Ortiz also highlighted the testimony that stated Kreiser was “very concerned” about his missing will and that he illustrated his intent to be unchanged, along with the fact that copies of the will were obtained and stored with other important papers.

“If Eric had intended to revoke his will ‘by destroying the original, it would have been logical that he would have removed the photocopy from his file of important papers,’” Ortiz wrote, adding that his actions were “inconsistent with” someone who revoked his will. Ortiz affirmed the judgment of the Circuit Court to admit the will copy to probate, as the evidence supported that Peevely met the clear and convincing threshold to show that Kreiser did not revoke his will.

Looking ahead

Ly told Virginia Lawyers Weekly that as she was working on the case, she “wondered whether the Court of Appeals would decide to make a ruling of first impression” as to interpreting the presumption of loss to include a fact pattern like the present case where the decedent knew the original will was lost while they were still alive.

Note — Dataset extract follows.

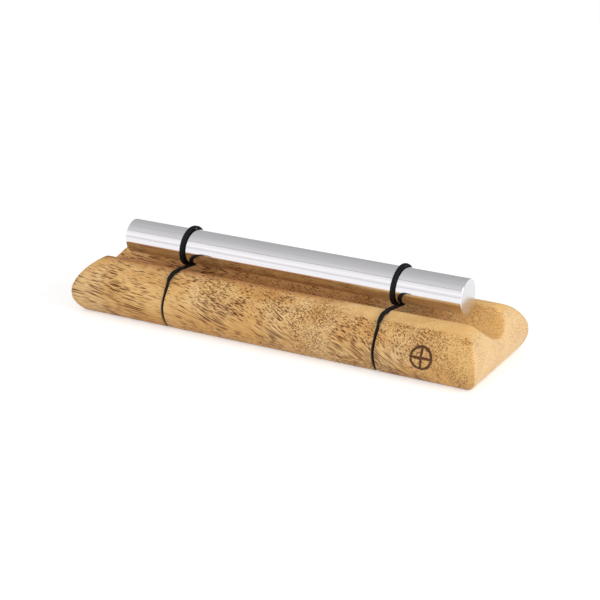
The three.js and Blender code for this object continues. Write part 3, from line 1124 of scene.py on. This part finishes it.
def cord_material():
    n = Surface("braided_elastic")
    thread = n.noise(n.mm, THREAD_SIZE, detail=3.0)
    patch = n.noise(n.mm, PATCH_SIZE)
    tone = n.blend(n.span(thread, *MIDDLE), CORD_BLACK, CORD_GREY)
    tone = n.blend(n.span(patch, *PATCH_RANGE, 0, PATCH_SHARE), tone, CORD_BLUE)
    n.set(Base_Color=tone, Specular_IOR_Level=CORD_SPECULAR,
          Roughness=n.span(thread, *WIDE_MIDDLE, *CORD_ROUGHNESS),
          Normal=n.bump(thread, *CORD_BUMP))
    return n.material


# The stage in metres: floor, a grey ceiling card and a pale front card that the bar mirrors, a lamp
FLOOR_REACH = 8
FLOOR_DROP = 0.0001
FLOOR_ALBEDO = 0.8
FLOOR_LIFT = 0.48
CARD_REACH = 9
CEILING_HEIGHT = 1.6
CEILING_FRONT = -1.48
CEILING_BACK = 40
CEILING_LEVELS = (
    (CEILING_FRONT, 0.3), (CEILING_FRONT + 0.12, 0.35), (CEILING_FRONT + 0.15, 0.81),
    (0, 0.61), (1.2, 0.53), (4, 0.47))
FRONT_CARD_Y = -3.4
FRONT_CARD_BOTTOM = 0.01
FRONT_CARD_TOP = 2.6
FRONT_LEVELS = (
    (FRONT_CARD_BOTTOM, 0.84), (0.35, 0.86), (0.7, 1), (1.1, 1.16), (1.5, 1.14), (2.2, 1.03))
WORLD_LEVEL = 0.62
LAMP_PLACE = (1.5, -0.2, 0.7)
LAMP_SIZE = 0.7
LAMP_POWER = 9.5

# The photograph's view: its place, the line it looks along and its focal length
CAMERA_PLACE = (0.39580, -0.71093, 0.32557)
CAMERA_AHEAD = (-0.45132, 0.81868, -0.35507)
SENSOR_WIDTH = 36
FOCAL_LENGTH = 101.9
CLIP_START = 0.01
CLIP_END = 50


def shown_share(n):
    """1 for rays that show the background: camera, mirror and see-through rays."""
    path = n.add("ShaderNodeLightPath").outputs
    shown = n.math("MAXIMUM", path["Is Camera Ray"], path["Is Glossy Ray"])
    return n.math("MAXIMUM", shown, path["Is Transmission Ray"])


def bare_material(name):
    """A material with an empty tree, its nodes and the socket for its surface."""
    material = bpy.data.materials.new(name)
    material.use_nodes = True
    material.node_tree.nodes.clear()
    n = Nodes(material.node_tree)
    return material, n, n.add("ShaderNodeOutputMaterial").inputs["Surface"]


def floor_material():
    """White and matt, and lifted a little where it is seen."""
    material, n, surface = bare_material("white_table")
    matt = n.add("ShaderNodeBsdfDiffuse")
    n.put((FLOOR_ALBEDO, FLOOR_ALBEDO, FLOOR_ALBEDO, 1), matt.inputs["Color"])
    both = n.add("ShaderNodeAddShader")
    n.put(matt.outputs[0], both.inputs[0])
    n.put(n.glow(n.product(shown_share(n), FLOOR_LIFT)), both.inputs[1])
    n.put(both.outputs[0], surface)
    return material


def glow_material(name, axis, stops):
    """A glowing card whose level follows (metres along an axis, level) stops."""
    material, n, surface = bare_material(name)
    along = n.split(n.place())[axis]
    level = stops[0][1]
    for (low, from_level), (high, to_level) in zip(stops, stops[1:]):
        change = n.span(along, low, high, 0, to_level - from_level, "LINEAR")
        level = n.math("ADD", level, change)
    n.put(n.glow(level), surface)
    return material


def sheet(name, corners, material):
    mesh = bpy.data.meshes.new(name)
    mesh.from_pydata(corners, [], [(0, 1, 2, 3)])
    mesh.materials.append(material)
    scene_object(name, mesh)


def level_sheet(name, low, high, height, material):
    (x0, y0), (x1, y1) = low, high
    sheet(name, [(x0, y0, height), (x1, y0, height), (x1, y1, height), (x0, y1, height)], material)


def upright_sheet(name, y, x_range, z_range, material):
    (x0, x1), (z0, z1) = x_range, z_range
    sheet(name, [(x0, y, z0), (x1, y, z0), (x1, y, z1), (x0, y, z1)], material)


def make_world():
    world = bpy.data.worlds.new("white_room")
    bpy.context.scene.world = world
    world.use_nodes = True
    n = Nodes(world.node_tree)
    ground = n.tree.nodes["Background"].inputs
    n.put((1, 1, 1, 1), ground["Color"])
    n.put(n.span(shown_share(n), 0, 1, WORLD_LEVEL, 1, "LINEAR"), ground["Strength"])


def turned_to(ahead):
    """How a lamp or camera is turned to look along a line."""
    return ahead.to_track_quat("-Z", "Y").to_euler()


def make_lamp():
    data = bpy.data.lights.new("side", "AREA")
    data.shape = "RECTANGLE"
    data.size = LAMP_SIZE
    data.size_y = LAMP_SIZE
    data.energy = LAMP_POWER
    lamp = scene_object("side", data)
    lamp.location = LAMP_PLACE
    lamp.rotation_euler = turned_to(-Vector(LAMP_PLACE))


def make_stage():
    level_sheet("floor", (-FLOOR_REACH, -FLOOR_REACH), (FLOOR_REACH, FLOOR_REACH), -FLOOR_DROP,
                floor_material())
    level_sheet("ceiling_card", (-CARD_REACH, CEILING_FRONT), (CARD_REACH, CEILING_BACK),
                CEILING_HEIGHT, glow_material("ceiling_glow", "Y", CEILING_LEVELS))
    upright_sheet("front_card", FRONT_CARD_Y, (-CARD_REACH, CARD_REACH),
                  (FRONT_CARD_BOTTOM, FRONT_CARD_TOP),
                  glow_material("front_glow", "Z", FRONT_LEVELS))
    make_world()
    make_lamp()


def make_camera():
    data = bpy.data.cameras.new("camera")
    data.sensor_width = SENSOR_WIDTH
    data.lens = FOCAL_LENGTH
    data.clip_start = CLIP_START
    data.clip_end = CLIP_END
    camera = scene_object("camera", data)
    camera.location = CAMERA_PLACE
    camera.rotation_euler = turned_to(Vector(CAMERA_AHEAD))
    bpy.context.scene.camera = camera


def finish_piece(piece, material):
    piece.data.materials.clear()
    piece.data.materials.append(material)


make_camera()
cord_look = cord_material()
for hand, cord in CORDS.items():
    for piece in make_cord(hand, cord):
        finish_piece(piece, cord_look)

base = make_base()
finish_piece(base, wood_material())
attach(base, "base")
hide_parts("wooden_base")

bar = make_bar()
finish_piece(bar, metal_material())
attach(bar, "bar")
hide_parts("chime_bar")

make_stage()
bpy.context.scene.view_settings.view_transform = "Standard"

“Because there was sufficient evidence to meet the presumption of revocation, the Court of Appeals did not need to determine whether the circuit court properly applied the presumption of loss and affirmed the trial court,” Ly said. “However, in future cases where there isn’t sufficient evidence to meet the presumption of revocation and a decedent’s will is lost during their lifetime, I’m curious to see whether Virginia’s appellate courts will decide to apply the presumption of loss.”

Ly added that during oral arguments, Raphael asked whether she thought a third presumption should be created due to this case.

“That indicated to me that changes in these two presumptions could potentially be on the horizon if the unique fact that a decedent’s will is lost during their lifetime continues to come up,” Ly said.